Personal information
- Full name: George Arthur Gillett
- Born: 23 April 1877 Leeston, New Zealand
- Died: 12 September 1956 (aged 79) Auckland, New Zealand

Playing information
- Height: 1.83 m (6 ft 0 in)
- Weight: 83 kg (13 st 1 lb)

Rugby union
- Position: Fullback
Club
| Years | Team | Pld | T | G | FG | P |
| 1905–08 | Auckland |  |  |  |  |  |
Representative
| Years | Team | Pld | T | G | FG | P |
| 1905–08 | New Zealand | 38 (8) | 4 (1) | 14 (2) | 0 | 41 (7) |

Rugby league
- Position: Fullback
Club
| Years | Team | Pld | T | G | FG | P |
| 1911–12 | Newton Rangers | 4 | 1 | 2 | 1 | 9 |
| 1914 | Ponsonby United | 4 | 0 | 0 | 0 | 0 |
|  | Total | 8 | 1 | 2 | 1 | 9 |
Representative
| Years | Team | Pld | T | G | FG | P |
| 1911 | New Zealand | 8 (1) | 2 | 0 | 0 | 6 |
| 1911–12 | Australia | 4 | 0 | 0 | 0 | 0 |
| 1912 | Auckland | 1 | 0 | 0 |  | 0 |

Coaching information
Representative
| Years | Team | Gms | W | D | L | W% |
| 1912 | New Zealand | 1 | 0 | 0 | 1 | 0 |

= George A. Gillett =

NZ & Australia international rugby league footballer and coach

George Arthur Gillett (23 April 1877 – 12 September 1956) was a New Zealand multi-code footballer of the early 20th century and a dual-code rugby international. Gillett died in 1956 in Onehunga.

==Early years==
Born in Leeston, Gillett received his education at Hamilton East School and went on to represent Thames, and then Auckland in rugby union in 1899.

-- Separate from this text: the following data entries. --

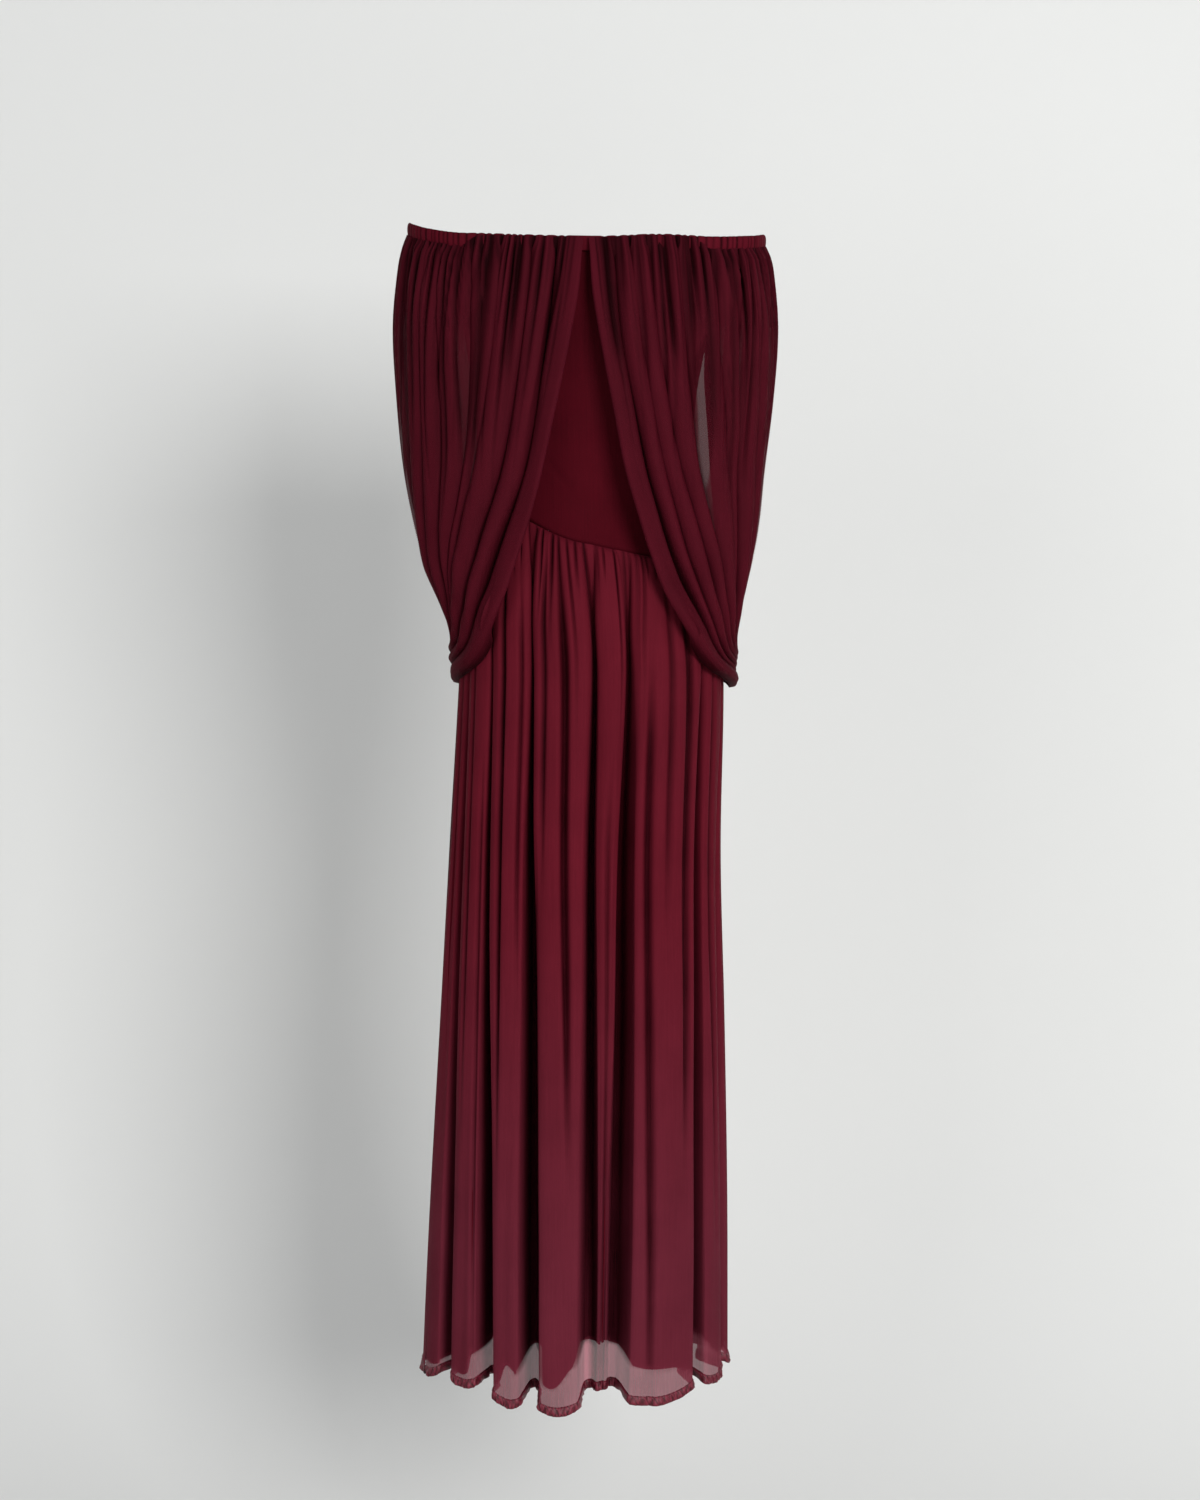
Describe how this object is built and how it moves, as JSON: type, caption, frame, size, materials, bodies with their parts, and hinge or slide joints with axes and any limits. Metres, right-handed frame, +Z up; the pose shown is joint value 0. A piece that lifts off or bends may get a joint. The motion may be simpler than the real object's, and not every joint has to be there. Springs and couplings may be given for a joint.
{
  "type": "off-shoulder maxi dress",
  "caption": "Floor-length off-shoulder dress with a fitted bodice, gathered mesh skirt over a lining and mesh drapes looped over the arms.",
  "frame": {"origin": "middle of the neckline, level with the band on the wearer's arms", "axes": "+Z up, +Y towards the garment's front, +X towards the wearer's right"},
  "size_m": [0.4362, 0.3032, 1.3333],
  "materials": {
    "mesh": "sheer matte stretch mesh, wine red",
    "jersey": "opaque matte jersey, wine red",
    "casing": "gathered mesh over elastic, wine red"
  },
  "bodies": {
    "root": {"neck_band": "casing", "bodice_back": "jersey", "bodice_front": "jersey", "drape_left": "mesh", "drape_right": "mesh", "skirt_back": "mesh", "skirt_front": "mesh", "lining_back": "jersey", "lining_front": "jersey", "hem_back": "mesh", "hem_front": "mesh"}
  },
  "joints": []
}
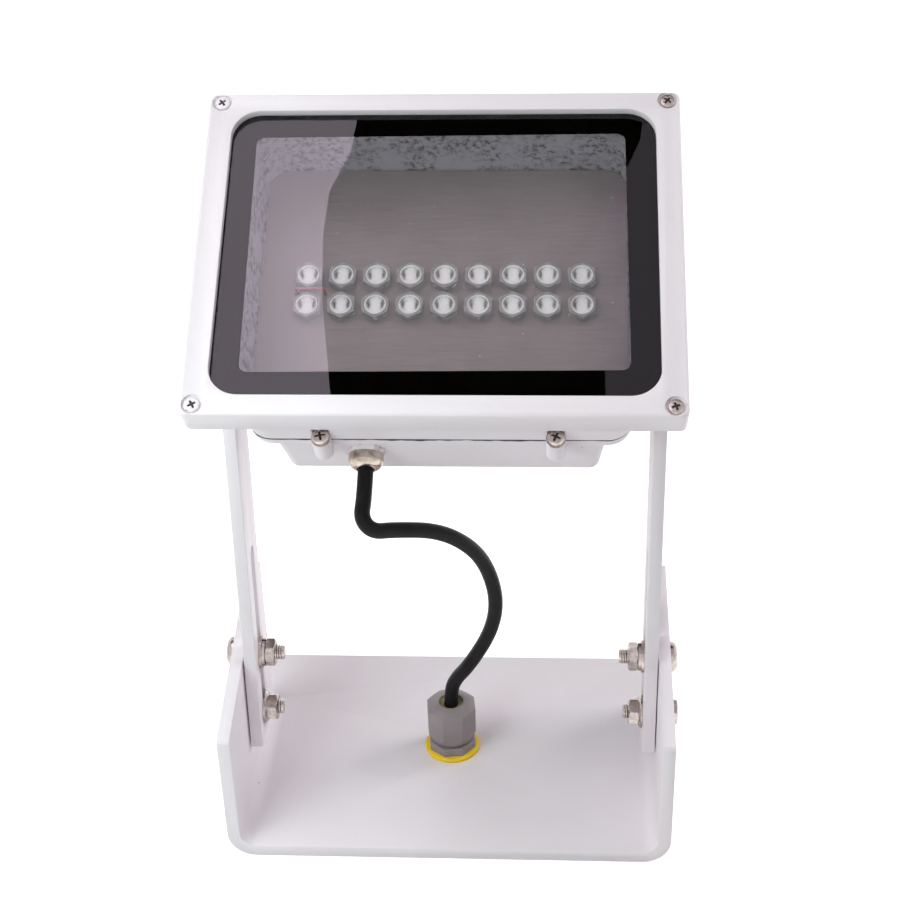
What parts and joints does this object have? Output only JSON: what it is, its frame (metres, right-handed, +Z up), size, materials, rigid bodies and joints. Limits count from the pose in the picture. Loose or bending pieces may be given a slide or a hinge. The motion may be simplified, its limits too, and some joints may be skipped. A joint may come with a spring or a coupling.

==Australian rules football==
After serving in the South African war in the Australian forces, he lived in Kalgoorlie and whilst there played Australian rules football and was a member of the Western Australia state team.

== Return to New Zealand and rugby union==
Gillett returned to New Zealand in 1905 where he lived in Christchurch and played for the Merivale club. He was selected for the 1905–06 Original All Blacks tour without having played a game for Canterbury. On that tour he played 25 of the 35 matches including his first Test cap for New Zealand on 18 November 1905 against Scotland and the famous Match of the Century against Wales. In total he played 30 matches during the period of 1905 to 1908 including eight Tests.

Gillett made an Australian rules appearance at the 1908 Melbourne Carnival, representing New Zealand in Australian rules for the first time.

==Rugby league==
Gillett joined the Newton Rangers in the Auckland rugby league competition. He played for them in 1911 and 1912. After switching to rugby league Gillett played for New Zealand against Auckland and scored a try. He then toured Australia with the 1911 New Zealand national team playing in 7 matches, which were played against the New South Wales and Queensland state teams, and acted as selection games for the combined 1911-12 Australasian team for the tour of Britain. Gillett was one of four New Zealanders who were selected for this combined team. He only played in four of the 35 tour matches and but no Tests. Gillett coached the 1912 New Zealand side who played the touring New South Wales team. Remarkably he did not play a single game of club rugby league or a single game for Auckland.

Gillett later became the New Zealand Rugby League's official organiser, helping to promote the game particularly in the Thames and Wellington areas.

In 1914 he attempted to switch from Newton Rangers to City Rovers but was denied by the league and his Newton Rangers club. He later tried to join Ponsonby United and after initially being refused his application was eventually accepted. He played 4 matches for them at the end of the season and then retired from the game. In the same year he was also the coach of the newly formed Remuera League Football Club.

In 1938 he donated a trophy to the Auckland Rugby League. It was decided to award it to the winner of the 4th grade competition which in its first season was the City Rovers side.

==Heroism==
On 27 July 1908, the touring Anglo-Welsh team were departing from Auckland by ship when one of their players, Percy Down, fell overboard. Gillett, along with Arthur 'Bolla' Francis and two others, dived into the water and kept Down afloat until a rope was lowered from the ship.